In Chapter 86, he "celebrates" the whale's tail, describing its size, texture, and musculature. He calls it strong, beautiful, and charming, so much so that he has an "inability to express it."

Ishmael takes a moment to describe the Pequod's position and some of the geography of the area in Chapter 87. The ship is moving out of the Indian Ocean. Pirates chase the ship but are easily outrun. Sperm whales are sighted and hunted, and one is killed. He explains in Chapter 88 that whales travel in schools, most often made up of one male and many females and young. As the males get old, they leave the school to live alone.

In Chapter 89, he backtracks to something he mentioned in Chapter 87 about waifs and waif-poles. Fast-fish are whales that are connected to the boat or ship, and they belong to whoever has them fastened this way.

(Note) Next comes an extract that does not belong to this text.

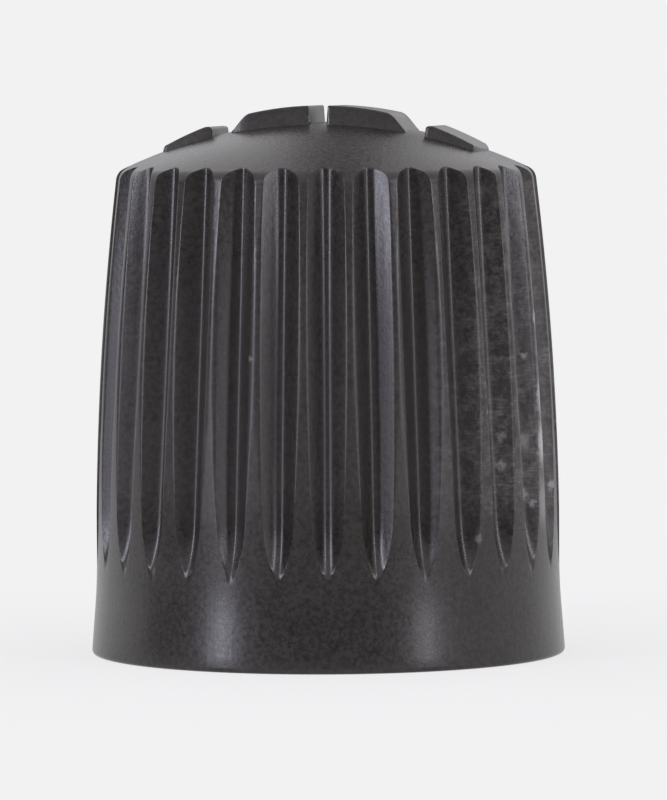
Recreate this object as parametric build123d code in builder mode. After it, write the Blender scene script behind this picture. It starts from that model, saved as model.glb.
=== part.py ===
from build123d import *
import os
from math import cos, radians, sin, tan

# Threaded protection cap for a tyre valve, moulded in one piece of black plastic.
# The mouth opens downwards. The origin is the centre of the mouth, in the plane
# that the rim stands on, +Z runs up through the crown, and -Y is the front.
# All sizes are in millimetres, all angles in degrees.

# Outside, from the rim up: a flared skirt, a straight land and a bowed barrel
rim_radius = 5.0
rim_chamfer = 0.1
skirt_height = 1.5
land_radius = 4.867
land_height = 3.0
shoulder_radius = 4.39
shoulder_height = 10.12
shoulder_edge_radius = 0.2
barrel_bow = 0.095

# Crown: a short cone beside the shoulder, then a dome
crown_slope = 25.0
crown_dome_radius = 9.84

# Grip flutes: V-shaped grooves with straight floors, which run out above the skirt
flute_count = 30
flute_depth_low = 0.27
flute_depth_high = 0.25
flute_flank_angle = 45.0
flute_root_width = 0.14
flute_tip_height = 1.95
flute_runout_height = 2.8

# Row of plain raised blocks on the crown, level from front to back
block_count = 4
block_pitch = 2.06
block_slot_width = 0.35
block_row_depth = 2.0
block_row_turn = -9.8
block_row_radius = 3.45
block_relief = 0.35
block_dome_radius = 6.8
block_inner_end_bevel = 0.34
block_outer_end_bevel = 0.1

# Inside: lead-in, threaded bore, seat for the end of the stem, and room for the valve pin
mouth_radius = 4.25
thread_root_radius = 3.9
thread_bore_depth = 6.2
pin_bore_radius = 2.6
pin_bore_depth = 9.2
pin_bore_chamfer = 0.6

# Cutting tools reach this far past the surfaces that they cut
overcut = 1.0

# The barrel's outline bows outwards between the land and the shoulder
middle_radius = (land_radius + shoulder_radius) / 2 + barrel_bow
middle_height = (land_height + shoulder_height) / 2

# The cone of the crown runs up from the shoulder until it meets the dome
cone_apex_height = shoulder_height + shoulder_radius * tan(radians(crown_slope))
dome_centre_height = cone_apex_height - crown_dome_radius / cos(radians(crown_slope))
dome_edge_radius = crown_dome_radius * sin(radians(crown_slope))
dome_edge_height = dome_centre_height + crown_dome_radius * cos(radians(crown_slope))
crown_height = dome_centre_height + crown_dome_radius
cap_height = crown_height + block_relief

# A flute's floor is straight beside the barrel, then runs out on an arc to its tip on the land
floor_low_radius = land_radius - flute_depth_low
floor_high_radius = shoulder_radius - flute_depth_high
floor_lean = (floor_low_radius - floor_high_radius) / (shoulder_height - flute_runout_height)

# The cutter is a V with a narrow flat root, and stands proud of the flute
cutter_height = flute_depth_low + overcut / 2
cutter_half_width = flute_root_width / 2 + cutter_height / tan(radians(flute_flank_angle))

# The outline of the cap as a solid of revolution, before anything is cut
with BuildPart() as blank:
    with BuildSketch(Plane.XZ):
        with BuildLine():
            rim = Line((0, 0), (rim_radius, 0))
            skirt = Line(rim @ 1, (land_radius, skirt_height))
            land = Line(skirt @ 1, (land_radius, land_height))
            barrel = Spline(
                land @ 1, (middle_radius, middle_height), (shoulder_radius, shoulder_height)
            )
            cone = Line(barrel @ 1, (dome_edge_radius, dome_edge_height))
            dome = CenterArc(
                (0, dome_centre_height), crown_dome_radius, 90 - crown_slope, crown_slope
            )
            Line(dome @ 1, rim @ 0)
        make_face()
    revolve(axis=Axis.Z)
    rings = blank.edges().filter_by(GeomType.CIRCLE).group_by(Axis.Z)
    chamfer(rings[0], rim_chamfer)
    fillet(rings[3], shoulder_edge_radius)
# One flute's cutter: a V with a flat root, swept down the floor and out along the run-out
with BuildPart() as flute_cutter:
    with BuildLine(Plane.XZ):
        floor = Line(
            (floor_high_radius - overcut * floor_lean, shoulder_height + overcut),
            (floor_low_radius, flute_runout_height),
        )
        runout = TangentArc(floor @ 1, (land_radius, flute_tip_height), tangent=floor % 1)
        Line(runout @ 1, runout @ 1 + runout % 1 * overcut)
    with BuildSketch(Plane(origin=floor @ 0, x_dir=(0, 1, 0), z_dir=floor % 0)):
        with BuildLine():
            Polyline(
                (flute_root_width / 2, 0),
                (cutter_half_width, cutter_height),
                (-cutter_half_width, cutter_height),
                (-flute_root_width / 2, 0),
                close=True,
            )
        make_face()
    sweep()

# The row of blocks: its front elevation, domed, parted by slots and bevelled beside the
# outer two slots, carried across the crown
with BuildPart() as blocks:
    with BuildSketch(Plane.XZ) as elevation:
        with Locations((0, cap_height - block_dome_radius)):
            Circle(block_dome_radius)
        with Locations((0, shoulder_height)):
            Rectangle(
                2 * block_row_radius, 2 * overcut, align=(Align.CENTER, Align.MIN), mode=Mode.INTERSECT
            )
        with Locations((0, cap_height)):
            with GridLocations(block_pitch, 0, block_count - 1, 1):
                Rectangle(block_slot_width, 4 * overcut, mode=Mode.SUBTRACT)
        corners = [ends.sort_by(Axis.Y)[-1] for ends in elevation.vertices().group_by(Axis.X)]
        chamfer([corners[2], corners[-3]], block_inner_end_bevel)
        chamfer([corners[1], corners[-2]], block_outer_end_bevel)
    extrude(amount=block_row_depth / 2, both=True)
    with Locations((0, 0, shoulder_height)):
        Cylinder(
            block_row_radius,
            2 * overcut,
            align=(Align.CENTER, Align.CENTER, Align.MIN),
            mode=Mode.INTERSECT,
        )

# The hollow: lead-in, threaded bore, seat, and the pin's room
with BuildPart() as hollow:
    with BuildSketch(Plane.XZ):
        with BuildLine():
            Polyline(
                (0, -overcut),
                (mouth_radius, -overcut),
                (mouth_radius, 0),
                (thread_root_radius, mouth_radius - thread_root_radius),
                (thread_root_radius, thread_bore_depth),
                (pin_bore_radius, thread_bore_depth),
                (pin_bore_radius, pin_bore_depth),
                (0, pin_bore_depth),
                close=True,
            )
        make_face()
    revolve(axis=Axis.Z)
    chamfer(hollow.edges().filter_by(GeomType.CIRCLE).group_by(Axis.Z)[-1], pin_bore_chamfer)

# The finished cap: fluted, with its blocks and its hollow
with BuildPart() as valve_cap:
    add(blank.part)
    with PolarLocations(0, flute_count, start_angle=-90):
        add(flute_cutter.part, mode=Mode.SUBTRACT)
    with Locations(Rotation(0, 0, block_row_turn)):
        add(blocks.part)
    add(hollow.part, mode=Mode.SUBTRACT)

valve_cap.part.label = "valve_cap"
os.makedirs("parts", exist_ok=True)
export_step(valve_cap.part, "parts/valve_cap.step")
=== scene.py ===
from math import atan2, cos, pi, radians, sin, sqrt, tan

import bpy
import numpy as np
from mathutils import Matrix, Vector


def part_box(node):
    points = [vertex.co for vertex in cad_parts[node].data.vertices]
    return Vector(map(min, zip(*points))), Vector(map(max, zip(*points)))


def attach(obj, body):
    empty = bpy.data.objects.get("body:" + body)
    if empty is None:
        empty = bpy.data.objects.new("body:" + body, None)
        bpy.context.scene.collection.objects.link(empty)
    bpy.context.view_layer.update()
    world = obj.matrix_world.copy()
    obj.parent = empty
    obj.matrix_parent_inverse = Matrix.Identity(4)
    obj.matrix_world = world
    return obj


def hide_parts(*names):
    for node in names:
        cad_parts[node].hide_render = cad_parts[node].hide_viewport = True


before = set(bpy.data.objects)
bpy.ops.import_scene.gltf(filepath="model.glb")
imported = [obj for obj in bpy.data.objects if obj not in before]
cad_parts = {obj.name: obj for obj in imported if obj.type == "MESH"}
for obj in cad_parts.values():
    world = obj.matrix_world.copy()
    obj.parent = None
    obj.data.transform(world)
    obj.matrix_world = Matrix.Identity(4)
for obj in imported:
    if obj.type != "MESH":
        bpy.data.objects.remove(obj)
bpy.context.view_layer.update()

# Threaded protection cap for a tyre valve, moulded in one piece of black plastic. The mouth opens
# downwards and the rim stands on the floor, +Z runs up through the crown, and -Y is the front

# ---------------------------------------------------------------- sizes, in millimetres and degrees
mm = 0.001
box_low, box_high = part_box("valve_cap")
rim_radius = min(box_high.x, -box_low.x) / mm
cap_height = box_high.z / mm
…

They are also considered "fast" if they have a "waif"—a little flag stuck in the whale's flesh showing ownership. Loose-fish are whales that can be claimed by anyone. He uses a story about a court case to show that these rules are sometimes hard to interpret. In Chapter 90, he notes that in Britain, any whale captured along the coast belongs to Britain—its head presented to the king and the tail to the queen.

Analysis

Just as Ishmael praised the sperm whale for its magnificent head, he now gives some attention to the other parts of the whale, again weaving the plot and descriptive and technical chapters together using a combination of imagery and outright references. He begins by describing two of the whale's parts—the spout and the tail—that will be important to understanding the next events in the plot. So, after spending Chapter 85 giving an explanation for the whale's spout and speculating about its exact substance, he uses it as the foundation of a striking image in Chapter 87 when a large group of whales is seen in the distance like a "host of vapory spouts, individually curling up into the air, and beheld through a blending atmosphere of bluish haze ... like the thousand cheerful chimneys of some dense metropolis, descried of a balmy autumnal morning, by some horseman on a height." The spout, once described and discussed, is then used to show readers exactly what it was like to spot a group of whales.

A similar pattern can be seen with regard to the tail. First, Ishmael describes the powerful tail of the sperm whale in Chapter 86. Then in Chapter 87, whale tails play a prominent role in the action: Queequeg steers Starbuck's whaleboat away from a whale whose "colossal flukes were suspended overhead." (The flukes are the two lobes of a whale's tail.) And one whale that comes a little too close for comfort "seemed calmly cooling himself with his own fan-like extremity." This section of the text concludes with the interesting fact that when a whale is killed near Britain, the tail is presented to the queen.

Ishmael also notes that the whale has been known to hurl "entire boats with all their oars and crews into the air" like a juggler. This comment foreshadows the events of Chapter 134 in which Moby Dick attacks the boats of Stubb and Flask with his tail and shatters them.

A few other images in this section bear consideration. In Chapter 87, references to the color white demonstrate Ishmael's continued dislike of this color. The pirate ships chasing them look like "detached white vapors, rising and falling something like the spouts of the whales." (Notice spout imagery again!) And as the whaleboat is dragged along by the harpooned whale, it "tore a white gash in the sea." White signifies danger.